E’ innegabile che il nostro debito pubblico abbia raggiunto livelli altissimi e non possiamo continuare immaginando che lo pagheranno le future generazioni. Mi auguro che la crisi diventi un catalizzatore positivo che acceleri una presa di coscienza collettiva che metta in moto la reazione buona, che non conti più esclusivamente sul sussidio ma sul “fare”.
Il presidente di Confindustria punta l‘indice contro la politica di sussidi ricordando che le risorse non sono infinite. Un commento
Vale quanto si diceva prima. Le risorse per i sussidi sono finite. La cultura esclusiva del sussidio pare dettata da opportunità politiche. Questo è purtroppo un tempo privo del “coraggio del bene”. La solidarietà è un grande valore ma è fondamentale coniugarla col senso di responsabilità e con l’azione costruttiva.

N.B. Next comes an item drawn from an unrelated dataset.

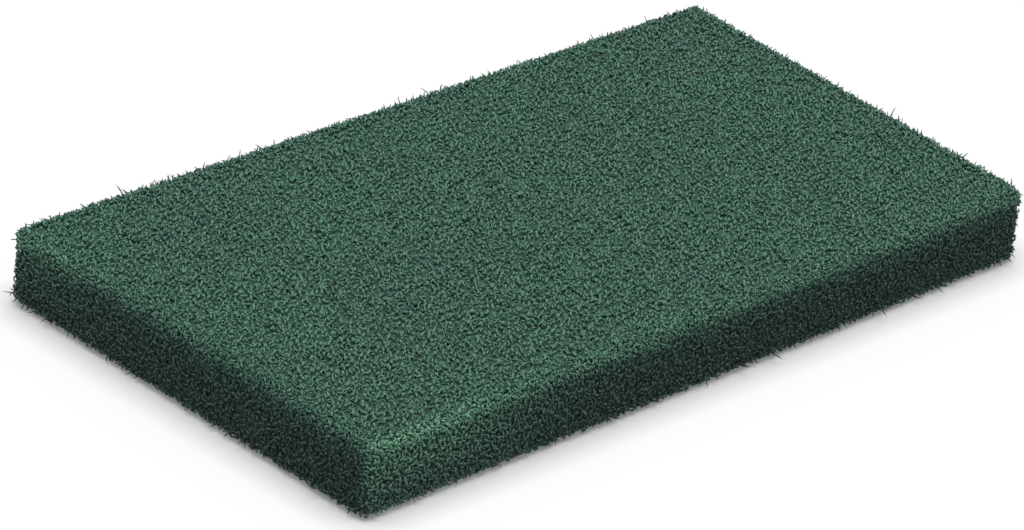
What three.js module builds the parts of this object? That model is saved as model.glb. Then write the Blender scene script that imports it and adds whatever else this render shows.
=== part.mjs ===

Per accedere al Recovery Fund, l’Italia è chiamata a promuovere riforme in linea con le priorità Ue. C’è chi boccia l’idea di parametri e condizioni e chi invece ne coglie lo stimolo per svecchiare il Paese. Lei cosa pensa?
E’ indubbio che il Paese vada svecchiato e semplificato. Il piano non può prescindere dall’immaginare un paese nuovo. Occorrerà visione e coraggio, tuttavia questo è il momento propizio.
La ricostruzione di un Paese dovrebbe partire dalla scuola. Proprio nella scuola Lei trovò la rampa di lancio di una brillante carriera. Che opinione ha della scuola italiana del Duemila?
Certo, la scuola è un capitolo fondante. Occorrerà coniugare meglio lo studio e il lavoro per accelerare l’indice di maturità degli studenti. La scuola è per definizione sempre buona. Io non ho facoltà preveggenti né formule già scritte.
La scuola sarà tanto più ricca di frutti se coloro che la progettano saranno ricchi di capacità progettuali e di talento. Incasseremo insomma quello che andremo seminando.
Uno dei punti di forza di Interpump è la strategia delle acquisizioni. Lei acquisisce concedendo all’azienda la possibilità di mantenere il capitale umano. Perché questa scelta?
Io credo che dentro tutte le imprese ci sia una storia di pensiero, di fatiche, di errori e di successi; considero questo un patrimonio da non perdere ma eventualmente da integrare. Chi acquista aziende e le colonizza, butta via il patrimonio di cui parlavo prima e l’acquisitore resta sempre solo col suo pensiero. Se invece conserva, valorizza e integra, il suo pensiero cresce ogni volta che acquisisce una storia.
Interpump è appena entrata a far parte dell’indice FTSE Mib, fra le 40 principali società quotate italiane. Quali sono i prossimi obiettivi strategici e finanziari del gruppo nel medio termine?
Il pensiero è sempre quello: semplice e antico. Chi fa questo mestiere che io definisco il mestiere della speranza, ha un obiettivo solo e un solo credo: crescere. Che significa diventare migliori, più forti, crescere nella qualità, nell’organizzazione, nella trasparenza, nella sostenibilità: insomma lavorare per diventare migliori, coltivare l’ossessione buona del meglio, ogni giorno, in ogni decisione. Pertanto noi continueremo così, come sempre, con la voglia e la speranza di diventare più belli.